GIVEN PROBLEM. Take the data below and repeat it exactly.

DATA SEGMENT.
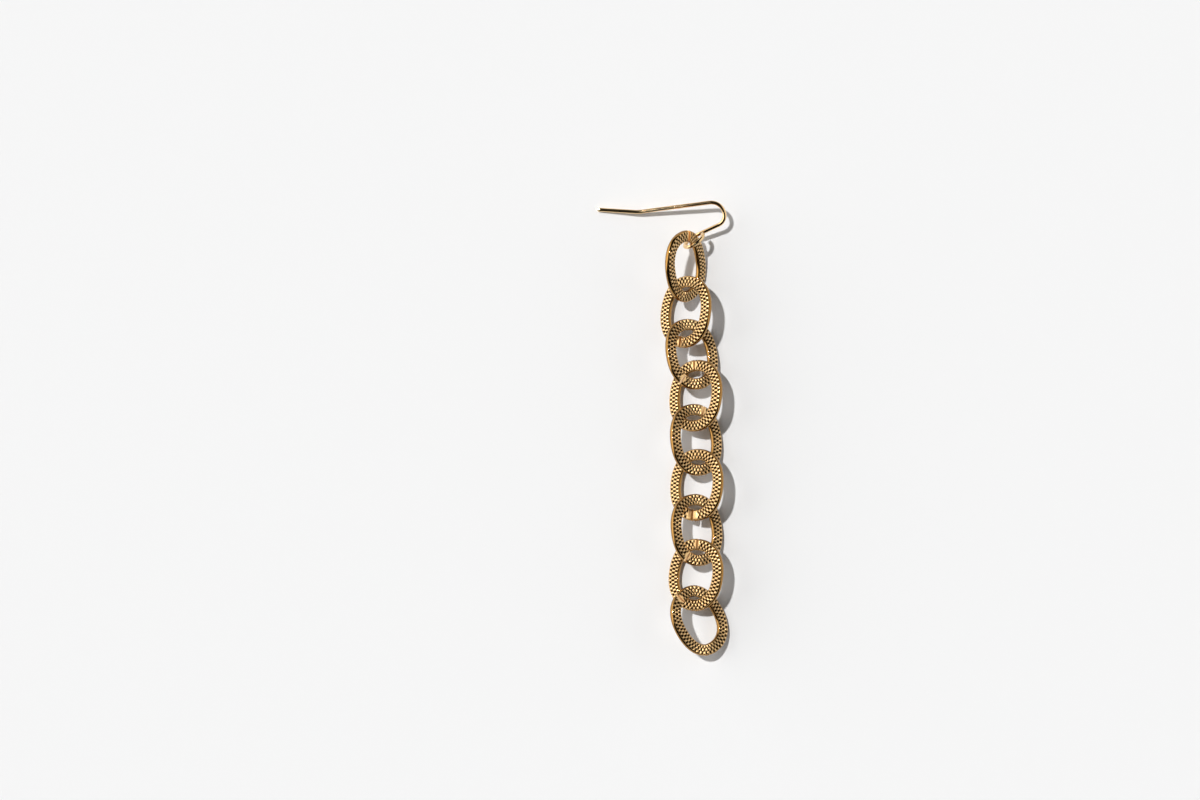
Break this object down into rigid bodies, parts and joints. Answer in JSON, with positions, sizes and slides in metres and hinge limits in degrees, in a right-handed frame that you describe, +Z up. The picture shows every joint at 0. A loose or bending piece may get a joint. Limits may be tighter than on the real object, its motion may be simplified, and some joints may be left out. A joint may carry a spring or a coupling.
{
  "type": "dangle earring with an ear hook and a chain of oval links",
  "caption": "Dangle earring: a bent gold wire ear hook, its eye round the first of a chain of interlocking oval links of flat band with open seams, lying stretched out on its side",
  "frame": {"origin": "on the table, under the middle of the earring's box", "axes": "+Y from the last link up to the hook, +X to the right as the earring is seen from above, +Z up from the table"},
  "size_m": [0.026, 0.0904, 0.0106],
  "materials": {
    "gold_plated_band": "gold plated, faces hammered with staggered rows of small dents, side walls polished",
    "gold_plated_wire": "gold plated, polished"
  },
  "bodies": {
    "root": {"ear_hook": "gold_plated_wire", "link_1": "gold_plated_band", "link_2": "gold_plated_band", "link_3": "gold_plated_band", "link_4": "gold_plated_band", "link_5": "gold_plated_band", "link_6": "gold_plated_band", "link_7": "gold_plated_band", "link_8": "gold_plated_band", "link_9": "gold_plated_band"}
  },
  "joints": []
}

RESPONSE TO THE TASK.
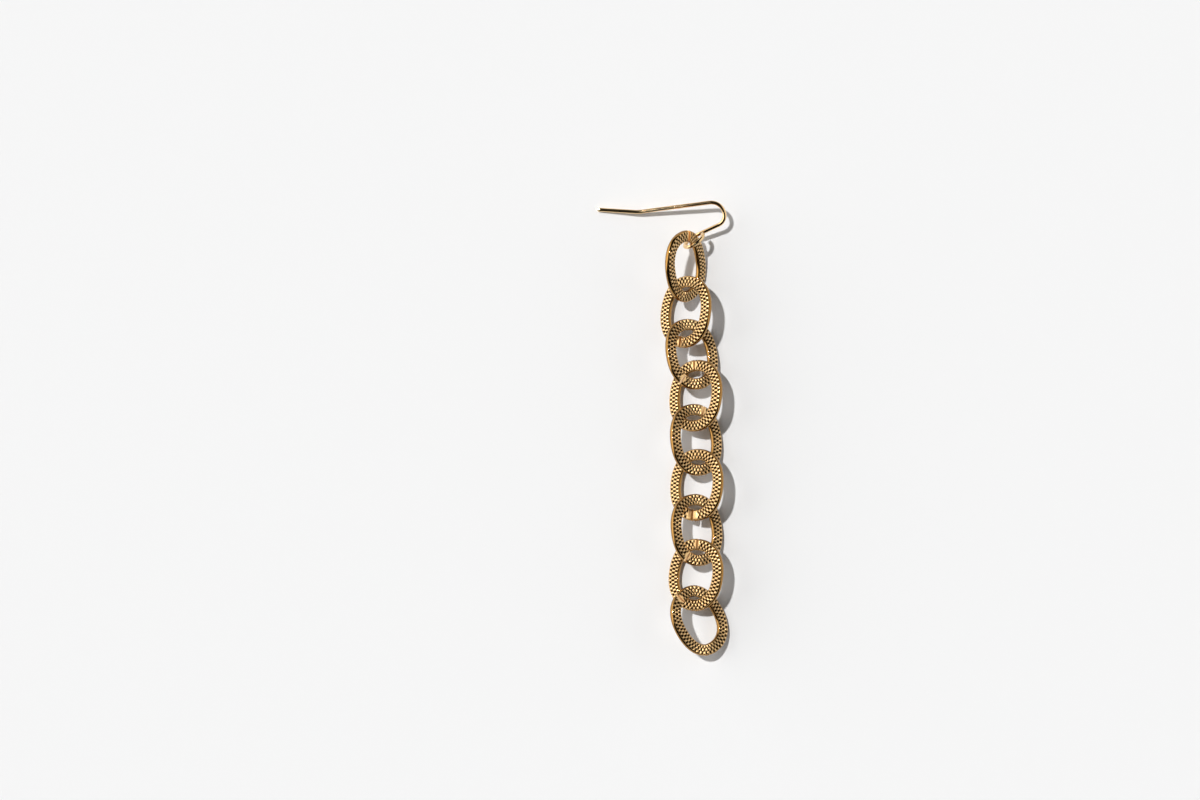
Break this object down into rigid bodies, parts and joints. Answer in JSON, with positions, sizes and slides in metres and hinge limits in degrees, in a right-handed frame that you describe, +Z up. The picture shows every joint at 0. A loose or bending piece may get a joint. Limits may be tighter than on the real object, its motion may be simplified, and some joints may be left out. A joint may carry a spring or a coupling.
{
  "type": "dangle earring with an ear hook and a chain of oval links",
  "caption": "Dangle earring: a bent gold wire ear hook, its eye round the first of a chain of interlocking oval links of flat band with open seams, lying stretched out on its side",
  "frame": {"origin": "on the table, under the middle of the earring's box", "axes": "+Y from the last link up to the hook, +X to the right as the earring is seen from above, +Z up from the table"},
  "size_m": [0.026, 0.0904, 0.0106],
  "materials": {
    "gold_plated_band": "gold plated, faces hammered with staggered rows of small dents, side walls polished",
    "gold_plated_wire": "gold plated, polished"
  },
  "bodies": {
    "root": {"ear_hook": "gold_plated_wire", "link_1": "gold_plated_band", "link_2": "gold_plated_band", "link_3": "gold_plated_band", "link_4": "gold_plated_band", "link_5": "gold_plated_band", "link_6": "gold_plated_band", "link_7": "gold_plated_band", "link_8": "gold_plated_band", "link_9": "gold_plated_band"}
  },
  "joints": []
}